§ **Stated exercise**: Here are some records. Copy each one exactly.

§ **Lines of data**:
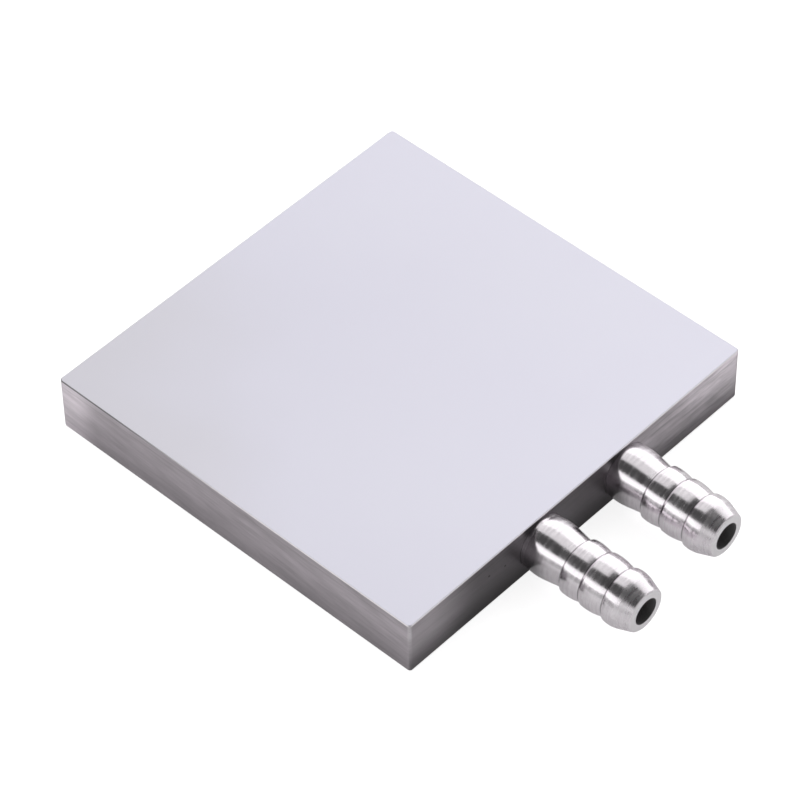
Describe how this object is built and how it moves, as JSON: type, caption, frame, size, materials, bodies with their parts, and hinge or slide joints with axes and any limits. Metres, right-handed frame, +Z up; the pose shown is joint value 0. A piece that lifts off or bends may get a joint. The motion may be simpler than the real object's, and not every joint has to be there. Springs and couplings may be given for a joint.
{
  "type": "liquid cooling cold plate",
  "caption": "Square flat aluminium plate that cools what is clamped to it, with a serpentine coolant channel inside and barbed hose nozzles on one side face.",
  "frame": {"origin": "centre of the plate's bottom face", "axes": "+X the way the hose nozzles point, +Y along the nozzle face, +Z up out of the cooling face"},
  "size_m": [0.1026, 0.082, 0.0115],
  "materials": {
    "milled_aluminium": "brushed",
    "satin_aluminium": "satin",
    "turned_aluminium": "polished"
  },
  "bodies": {
    "root": {"base_plate": "milled_aluminium", "cover_plate": "satin_aluminium", "inlet_nozzle": "turned_aluminium", "outlet_nozzle": "turned_aluminium"}
  },
  "joints": []
}
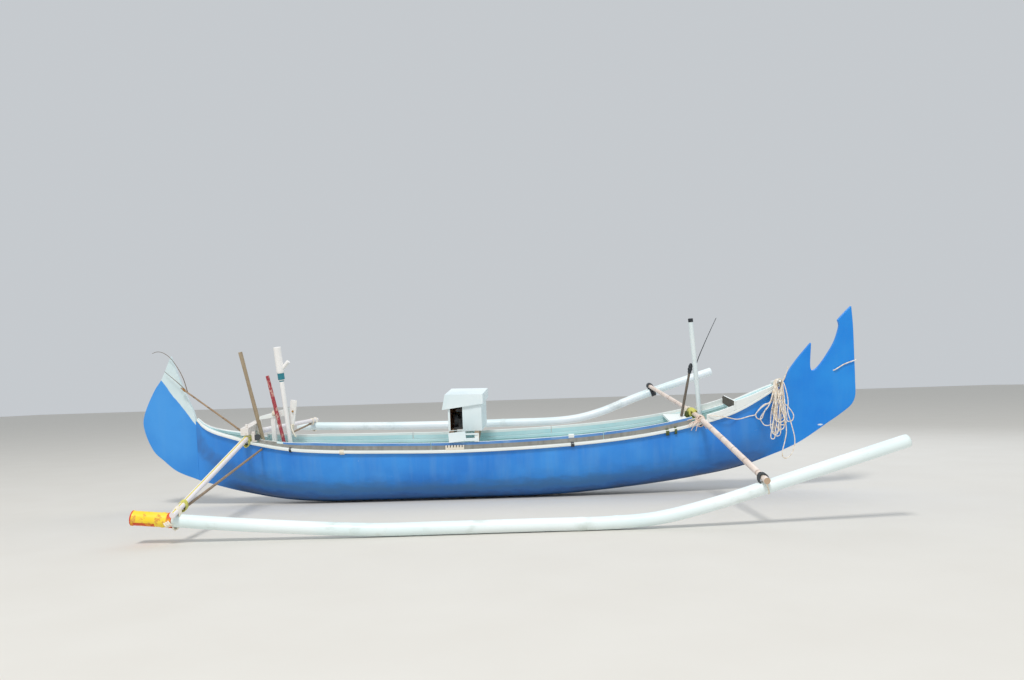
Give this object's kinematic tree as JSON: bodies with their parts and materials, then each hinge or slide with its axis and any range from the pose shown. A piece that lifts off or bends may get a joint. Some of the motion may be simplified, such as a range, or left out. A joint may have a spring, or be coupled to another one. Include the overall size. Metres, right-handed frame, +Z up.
{
  "type": "outrigger canoe",
  "caption": "Double outrigger fishing canoe with a blue hull, upswept blades at bow and stern, pipe floats on crossbeams and a boxed engine amidships.",
  "frame": {"origin": "middle of the box round the canoe, without its rope, on the ground it rests on", "axes": "+X forward along the hull, +Y to port, +Z up; the hull is heeled 8.8 degrees to starboard, as it lies ashore"},
  "size_m": [7.925, 4.7144, 1.9964],
  "materials": {
    "hull_paint": "weathered blue gloss enamel over glass fibre",
    "white_paint": "chalked white enamel on planks",
    "weathered_board": "weathered grey board, pale inside",
    "pale_paint": "pale blue-green enamel",
    "white_pipe": "satin white plastic pipe",
    "yellow_paint": "flaking yellow over red enamel",
    "bamboo": "dry bamboo",
    "bare_wood": "grey-brown bare wood",
    "engine_metal": "dark engine metal",
    "housing_board": "white painted plywood",
    "red_paint": "flaking red enamel",
    "rope": "cream three-strand rope"
  },
  "bodies": {
    "boat": {"hull_shell": "hull_paint", "bow_fin": "hull_paint", "stern_fin": "hull_paint", "rail_port": "white_paint", "washboard_port": "weathered_board", "rail_starboard": "white_paint", "washboard_starboard": "weathered_board", "foredeck": "white_paint", "bow_coaming_port": "white_paint", "bow_coaming_starboard": "white_paint", "bow_bulwark_starboard": "white_paint", "bow_coaming_end": "white_paint", "thwart_stern": "pale_paint", "thwart_aft": "pale_paint", "thwart_mid": "pale_paint", "thwart_mast": "white_paint", "bottom_board_aft": "pale_paint", "bottom_board_fore": "pale_paint", "float_starboard": "white_pipe", "float_port": "white_pipe", "float_sleeve_starboard": "yellow_paint", "fore_crossbeam": "bamboo", "stern_arm_starboard": "white_pipe", "stern_brace_starboard": "bare_wood", "stern_arm_port": "white_pipe", "stern_brace_port": "bare_wood", "stern_crossbeam": "weathered_board", "stern_pulley_block": "white_paint", "stern_peg": "white_paint", "mast": "white_pipe", "mast_step": "bare_wood", "fore_pole": "bare_wood", "rope_bar": "white_paint", "engine_bearer_aft": "bare_wood", "engine_bearer_fore": "bare_wood", "engine_block": "engine_metal", "engine_housing": "housing_board", "slotted_batten": "bamboo", "leaning_board": "housing_board", "crutch_post": "white_paint", "crutch_board": "white_paint", "pole_brown": "bare_wood", "pole_red": "red_paint", "pole_white": "white_paint", "paddle": "white_paint", "fishing_cane": "bamboo", "bow_rope_hank": "rope", "bow_rope_run": "rope"},
    "lid": {"engine_lid": "housing_board"}
  },
  "joints": [
    {"name": "lid_lift", "type": "slide", "parent": "boat", "child": "lid", "axis": [0, -0.1526, 0.9883], "range_m": [0, 0.25]}
  ]
}
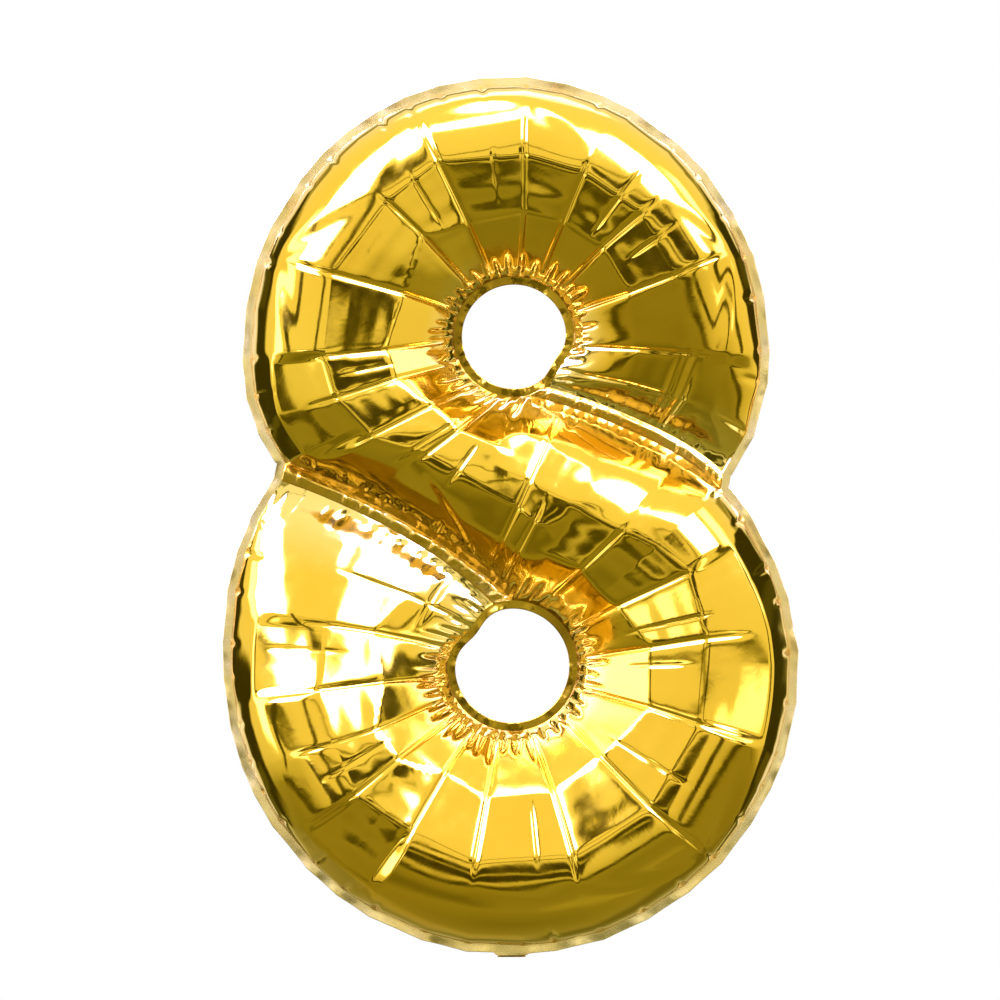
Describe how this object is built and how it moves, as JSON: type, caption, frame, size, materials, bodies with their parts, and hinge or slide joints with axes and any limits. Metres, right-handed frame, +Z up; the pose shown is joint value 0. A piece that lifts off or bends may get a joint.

§ **Problem solution**:
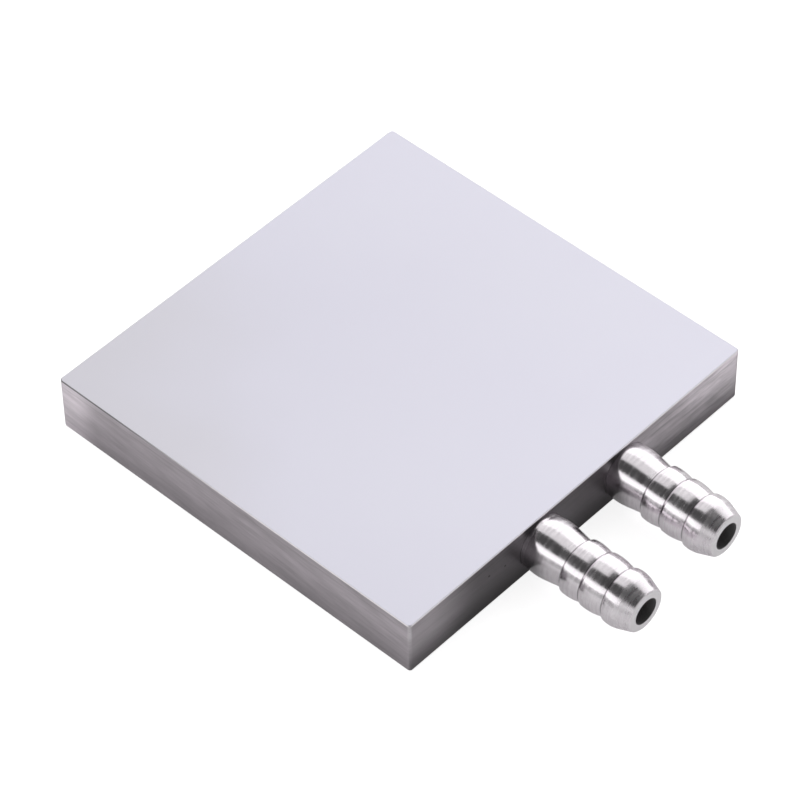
Describe how this object is built and how it moves, as JSON: type, caption, frame, size, materials, bodies with their parts, and hinge or slide joints with axes and any limits. Metres, right-handed frame, +Z up; the pose shown is joint value 0. A piece that lifts off or bends may get a joint. The motion may be simpler than the real object's, and not every joint has to be there. Springs and couplings may be given for a joint.
{
  "type": "liquid cooling cold plate",
  "caption": "Square flat aluminium plate that cools what is clamped to it, with a serpentine coolant channel inside and barbed hose nozzles on one side face.",
  "frame": {"origin": "centre of the plate's bottom face", "axes": "+X the way the hose nozzles point, +Y along the nozzle face, +Z up out of the cooling face"},
  "size_m": [0.1026, 0.082, 0.0115],
  "materials": {
    "milled_aluminium": "brushed",
    "satin_aluminium": "satin",
    "turned_aluminium": "polished"
  },
  "bodies": {
    "root": {"base_plate": "milled_aluminium", "cover_plate": "satin_aluminium", "inlet_nozzle": "turned_aluminium", "outlet_nozzle": "turned_aluminium"}
  },
  "joints": []
}
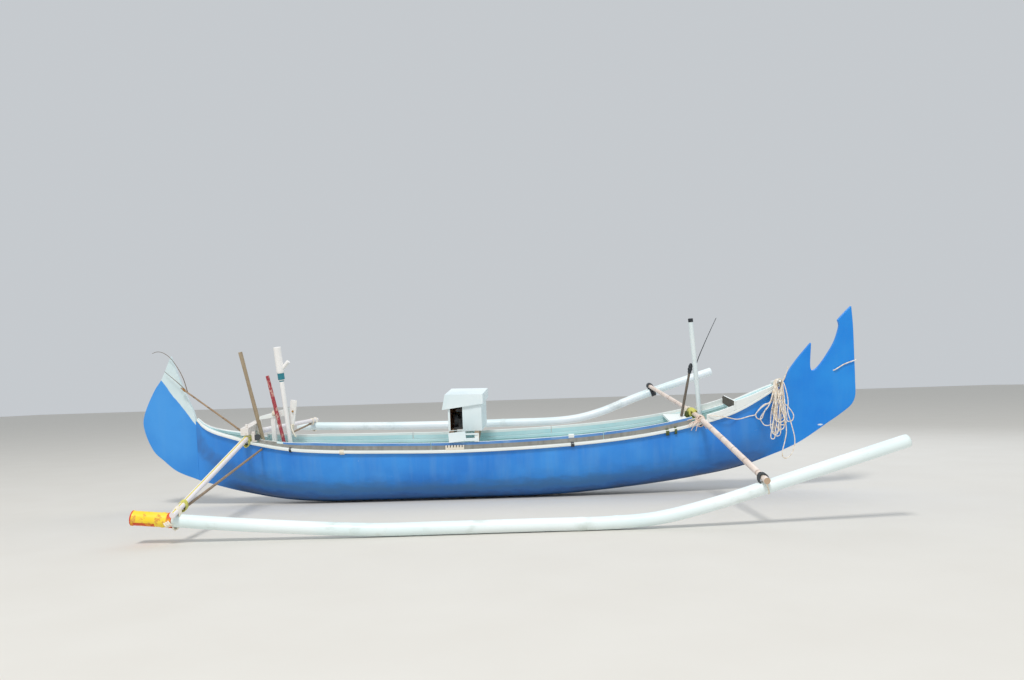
Give this object's kinematic tree as JSON: bodies with their parts and materials, then each hinge or slide with its axis and any range from the pose shown. A piece that lifts off or bends may get a joint. Some of the motion may be simplified, such as a range, or left out. A joint may have a spring, or be coupled to another one. Include the overall size. Metres, right-handed frame, +Z up.
{
  "type": "outrigger canoe",
  "caption": "Double outrigger fishing canoe with a blue hull, upswept blades at bow and stern, pipe floats on crossbeams and a boxed engine amidships.",
  "frame": {"origin": "middle of the box round the canoe, without its rope, on the ground it rests on", "axes": "+X forward along the hull, +Y to port, +Z up; the hull is heeled 8.8 degrees to starboard, as it lies ashore"},
  "size_m": [7.925, 4.7144, 1.9964],
  "materials": {
    "hull_paint": "weathered blue gloss enamel over glass fibre",
    "white_paint": "chalked white enamel on planks",
    "weathered_board": "weathered grey board, pale inside",
    "pale_paint": "pale blue-green enamel",
    "white_pipe": "satin white plastic pipe",
    "yellow_paint": "flaking yellow over red enamel",
    "bamboo": "dry bamboo",
    "bare_wood": "grey-brown bare wood",
    "engine_metal": "dark engine metal",
    "housing_board": "white painted plywood",
    "red_paint": "flaking red enamel",
    "rope": "cream three-strand rope"
  },
  "bodies": {
    "boat": {"hull_shell": "hull_paint", "bow_fin": "hull_paint", "stern_fin": "hull_paint", "rail_port": "white_paint", "washboard_port": "weathered_board", "rail_starboard": "white_paint", "washboard_starboard": "weathered_board", "foredeck": "white_paint", "bow_coaming_port": "white_paint", "bow_coaming_starboard": "white_paint", "bow_bulwark_starboard": "white_paint", "bow_coaming_end": "white_paint", "thwart_stern": "pale_paint", "thwart_aft": "pale_paint", "thwart_mid": "pale_paint", "thwart_mast": "white_paint", "bottom_board_aft": "pale_paint", "bottom_board_fore": "pale_paint", "float_starboard": "white_pipe", "float_port": "white_pipe", "float_sleeve_starboard": "yellow_paint", "fore_crossbeam": "bamboo", "stern_arm_starboard": "white_pipe", "stern_brace_starboard": "bare_wood", "stern_arm_port": "white_pipe", "stern_brace_port": "bare_wood", "stern_crossbeam": "weathered_board", "stern_pulley_block": "white_paint", "stern_peg": "white_paint", "mast": "white_pipe", "mast_step": "bare_wood", "fore_pole": "bare_wood", "rope_bar": "white_paint", "engine_bearer_aft": "bare_wood", "engine_bearer_fore": "bare_wood", "engine_block": "engine_metal", "engine_housing": "housing_board", "slotted_batten": "bamboo", "leaning_board": "housing_board", "crutch_post": "white_paint", "crutch_board": "white_paint", "pole_brown": "bare_wood", "pole_red": "red_paint", "pole_white": "white_paint", "paddle": "white_paint", "fishing_cane": "bamboo", "bow_rope_hank": "rope", "bow_rope_run": "rope"},
    "lid": {"engine_lid": "housing_board"}
  },
  "joints": [
    {"name": "lid_lift", "type": "slide", "parent": "boat", "child": "lid", "axis": [0, -0.1526, 0.9883], "range_m": [0, 0.25]}
  ]
}
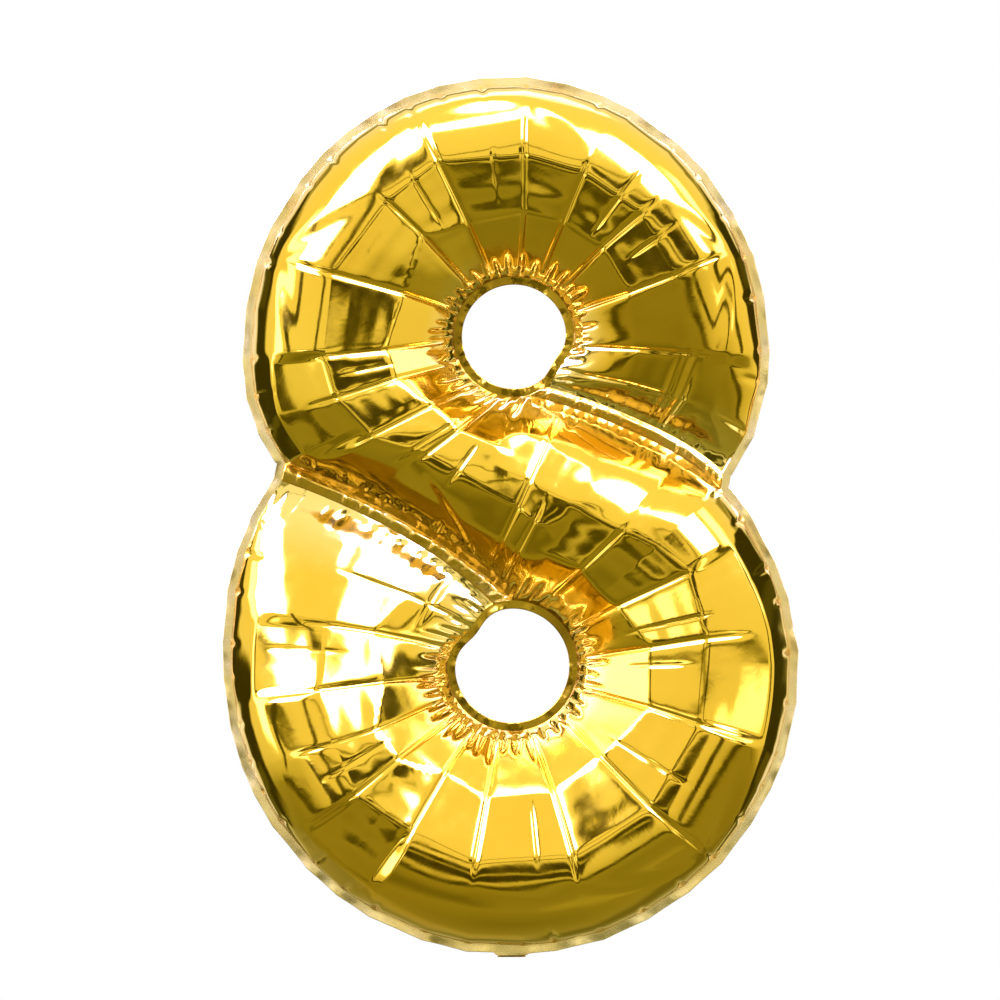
Describe how this object is built and how it moves, as JSON: type, caption, frame, size, materials, bodies with their parts, and hinge or slide joints with axes and any limits. Metres, right-handed frame, +Z up; the pose shown is joint value 0. A piece that lifts off or bends may get a joint.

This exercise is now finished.